START

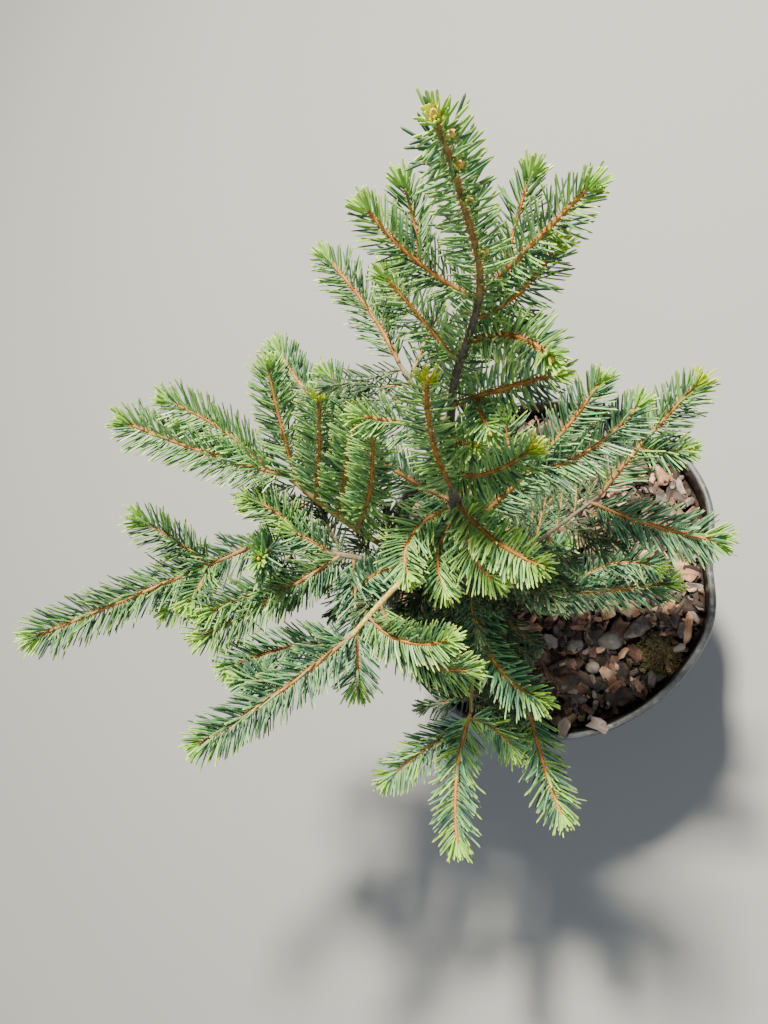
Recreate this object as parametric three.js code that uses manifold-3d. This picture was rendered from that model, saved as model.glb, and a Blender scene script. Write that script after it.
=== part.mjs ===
// A young blue-green spruce in a black nursery pot.
// Millimetres, +Z up. The origin is the centre of the pot's flat underside; +X points to the right of
// the photograph and +Y to its top. The plant leans a little to +X and +Y, as its leader does there.
import * as THREE from 'three';
import { mergeVertices } from 'three/addons/utils/BufferGeometryUtils.js';
import Module from 'manifold-3d';

const kernel = await Module();
kernel.setup();

// Pot: a thin tapered tub with a rolled lip, pressed a little flat on its right side.
const POT_HEIGHT = 190;
const RIM_RADIUS = 140;
const LIP_HEIGHT = 8;
const LIP_OVERHANG = 4.5;
const FOOT_RADIUS = 106;
const FOOT_RING = 5;
const WALL = 2.2;
const FLOOR = 3;
const POT_SIDES = 48;
const DENT_DEPTH = 9.5;
const DENT_BEARING = -5;
const DENT_SPREAD = 14;

// Substrate: bark up to 18 mm below the lip, uneven by a few millimetres, level round the trunk.
const SOIL_HEIGHT = 172;
const SOIL_BUMP = 3.2;
const SOIL_LEVEL_RADIUS = 16;

// Clear gap kept between one solid and the next.
const GAP = 0.3;

// Needles: their length, the angle they stand at to the shoot, and how thick a shoot's core is.
const NEEDLE = 19;
const NEEDLE_ANGLE = 58;
const CORE = 1.35;
const VALLEY = 0.46;
const TOOTH_PITCH = 15;
const BARE_FOOT = 5;

const rad = THREE.MathUtils.degToRad;
const V = (x, y, z) => new THREE.Vector3(x, y, z);

// A seeded draw between 0 and 1, the same in every run.
function seeded(seed) {
  let s = seed >>> 0;
  return () => {
    s = (s + 0x6d2b79f5) >>> 0;
    let t = Math.imul(s ^ (s >>> 15), 1 | s);
    t = (t + Math.imul(t ^ (t >>> 7), 61 | t)) ^ t;
    return ((t ^ (t >>> 14)) >>> 0) / 4294967296;
  };
}

// Trunk stations: height above the ground, where the trunk is at that height, and its radius.
const trunkStations = [
  { z: 172.3, x: -13, y: -29, r: 8.6 },
  { z: 190, x: -14, y: -31, r: 6.6 },
  { z: 250, x: -15, y: -34, r: 5.6 },
  { z: 325, x: -14, y: -36, r: 4.7 },
  { z: 395, x: 2, y: -4, r: 3.9 },
  { z: 465, x: 25, y: 25, r: 3.2 },
  { z: 530, x: 60, y: 40, r: 2.4 },
  { z: 590, x: 72, y: 40, r: 1.7 },
  { z: 635, x: 80, y: 29, r: 1.0 },
];
const TRUNK_FOOT = trunkStations[0].z;
const TRUNK_TIP = trunkStations[trunkStations.length - 1].z;

// The trunk at a height: a smooth line through the stations, with each station's slope taken from
// its two neighbours.
function trunkAt(z, key) {
  const s = trunkStations;
  let i = 0;
  while (i < s.length - 2 && z > s[i + 1].z) i += 1;
  const slope = (k) => {
    const a = s[Math.max(k - 1, 0)];
    const b = s[Math.min(k + 1, s.length - 1)];
    return (b[key] - a[key]) / (b.z - a.z);
  };
  const h = s[i + 1].z - s[i].z;
  const t = (z - s[i].z) / h;
  const t2 = t * t;
  const t3 = t2 * t;
  return (2 * t3 - 3 * t2 + 1) * s[i][key] + (t3 - 2 * t2 + t) * h * slope(i)
    + (3 * t2 - 2 * t3) * s[i + 1][key] + (t3 - t2) * h * slope(i + 1);
}
const trunkPoint = (z) => V(trunkAt(z, 'x'), trunkAt(z, 'y'), z);

// Boughs and shoots. Each leaves its parent at a height on the trunk, or at a fraction `at` of another
// limb. `bearing` is its compass direction halfway along, in degrees from +X towards +Y, `rise` its
// slope there, `turn` and `lift` how much the two change from foot to tip.
const boughs = [
  { name: 'bough_upper_left', height: 448, bearing: 124, rise: 20, length: 42, turn: -17, lift: 0, radius: 1.9 },
  { name: 'bough_left_high', height: 301, bearing: 146, rise: 38, length: 148, turn: -32, lift: 4, radius: 2.7 },
  { name: 'bough_left', height: 325, bearing: 169, rise: 25, length: 135, turn: 1, lift: 1, radius: 2.6 },
  { name: 'bough_left_front', height: 373, bearing: -140, rise: -2, length: 93, turn: 11, lift: 1, radius: 2.5 },
  { name: 'bough_right', height: 301, bearing: 26, rise: 20, length: 105, turn: -1, lift: 3, radius: 2.5 },
  { name: 'bough_front', height: 273, bearing: -100, rise: 4, length: 85, turn: 17, lift: -1, radius: 2.3 },
  { name: 'bough_front_right', height: 252, bearing: -77, rise: 2, length: 79, turn: -3, lift: 0, radius: 2.3 },
];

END

• **Given task**
Print the material verbatim, all of it.

• **Result of the task**
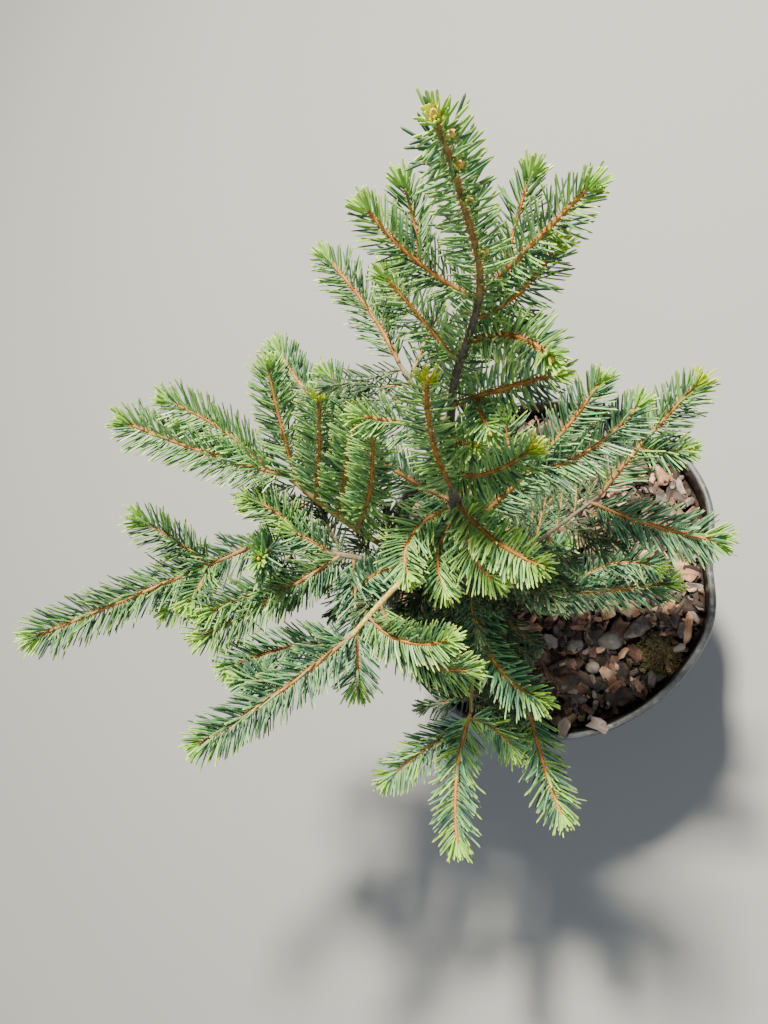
Recreate this object as parametric three.js code that uses manifold-3d. This picture was rendered from that model, saved as model.glb, and a Blender scene script. Write that script after it.
=== part.mjs ===
// A young blue-green spruce in a black nursery pot.
// Millimetres, +Z up. The origin is the centre of the pot's flat underside; +X points to the right of
// the photograph and +Y to its top. The plant leans a little to +X and +Y, as its leader does there.
import * as THREE from 'three';
import { mergeVertices } from 'three/addons/utils/BufferGeometryUtils.js';
import Module from 'manifold-3d';

const kernel = await Module();
kernel.setup();

// Pot: a thin tapered tub with a rolled lip, pressed a little flat on its right side.
const POT_HEIGHT = 190;
const RIM_RADIUS = 140;
const LIP_HEIGHT = 8;
const LIP_OVERHANG = 4.5;
const FOOT_RADIUS = 106;
const FOOT_RING = 5;
const WALL = 2.2;
const FLOOR = 3;
const POT_SIDES = 48;
const DENT_DEPTH = 9.5;
const DENT_BEARING = -5;
const DENT_SPREAD = 14;

// Substrate: bark up to 18 mm below the lip, uneven by a few millimetres, level round the trunk.
const SOIL_HEIGHT = 172;
const SOIL_BUMP = 3.2;
const SOIL_LEVEL_RADIUS = 16;

// Clear gap kept between one solid and the next.
const GAP = 0.3;

// Needles: their length, the angle they stand at to the shoot, and how thick a shoot's core is.
const NEEDLE = 19;
const NEEDLE_ANGLE = 58;
const CORE = 1.35;
const VALLEY = 0.46;
const TOOTH_PITCH = 15;
const BARE_FOOT = 5;

const rad = THREE.MathUtils.degToRad;
const V = (x, y, z) => new THREE.Vector3(x, y, z);

// A seeded draw between 0 and 1, the same in every run.
function seeded(seed) {
  let s = seed >>> 0;
  return () => {
    s = (s + 0x6d2b79f5) >>> 0;
    let t = Math.imul(s ^ (s >>> 15), 1 | s);
    t = (t + Math.imul(t ^ (t >>> 7), 61 | t)) ^ t;
    return ((t ^ (t >>> 14)) >>> 0) / 4294967296;
  };
}

// Trunk stations: height above the ground, where the trunk is at that height, and its radius.
const trunkStations = [
  { z: 172.3, x: -13, y: -29, r: 8.6 },
  { z: 190, x: -14, y: -31, r: 6.6 },
  { z: 250, x: -15, y: -34, r: 5.6 },
  { z: 325, x: -14, y: -36, r: 4.7 },
  { z: 395, x: 2, y: -4, r: 3.9 },
  { z: 465, x: 25, y: 25, r: 3.2 },
  { z: 530, x: 60, y: 40, r: 2.4 },
  { z: 590, x: 72, y: 40, r: 1.7 },
  { z: 635, x: 80, y: 29, r: 1.0 },
];
const TRUNK_FOOT = trunkStations[0].z;
const TRUNK_TIP = trunkStations[trunkStations.length - 1].z;

// The trunk at a height: a smooth line through the stations, with each station's slope taken from
// its two neighbours.
function trunkAt(z, key) {
  const s = trunkStations;
  let i = 0;
  while (i < s.length - 2 && z > s[i + 1].z) i += 1;
  const slope = (k) => {
    const a = s[Math.max(k - 1, 0)];
    const b = s[Math.min(k + 1, s.length - 1)];
    return (b[key] - a[key]) / (b.z - a.z);
  };
  const h = s[i + 1].z - s[i].z;
  const t = (z - s[i].z) / h;
  const t2 = t * t;
  const t3 = t2 * t;
  return (2 * t3 - 3 * t2 + 1) * s[i][key] + (t3 - 2 * t2 + t) * h * slope(i)
    + (3 * t2 - 2 * t3) * s[i + 1][key] + (t3 - t2) * h * slope(i + 1);
}
const trunkPoint = (z) => V(trunkAt(z, 'x'), trunkAt(z, 'y'), z);

// Boughs and shoots. Each leaves its parent at a height on the trunk, or at a fraction `at` of another
// limb. `bearing` is its compass direction halfway along, in degrees from +X towards +Y, `rise` its
// slope there, `turn` and `lift` how much the two change from foot to tip.
const boughs = [
  { name: 'bough_upper_left', height: 448, bearing: 124, rise: 20, length: 42, turn: -17, lift: 0, radius: 1.9 },
  { name: 'bough_left_high', height: 301, bearing: 146, rise: 38, length: 148, turn: -32, lift: 4, radius: 2.7 },
  { name: 'bough_left', height: 325, bearing: 169, rise: 25, length: 135, turn: 1, lift: 1, radius: 2.6 },
  { name: 'bough_left_front', height: 373, bearing: -140, rise: -2, length: 93, turn: 11, lift: 1, radius: 2.5 },
  { name: 'bough_right', height: 301, bearing: 26, rise: 20, length: 105, turn: -1, lift: 3, radius: 2.5 },
  { name: 'bough_front', height: 273, bearing: -100, rise: 4, length: 85, turn: 17, lift: -1, radius: 2.3 },
  { name: 'bough_front_right', height: 252, bearing: -77, rise: 2, length: 79, turn: -3, lift: 0, radius: 2.3 },
];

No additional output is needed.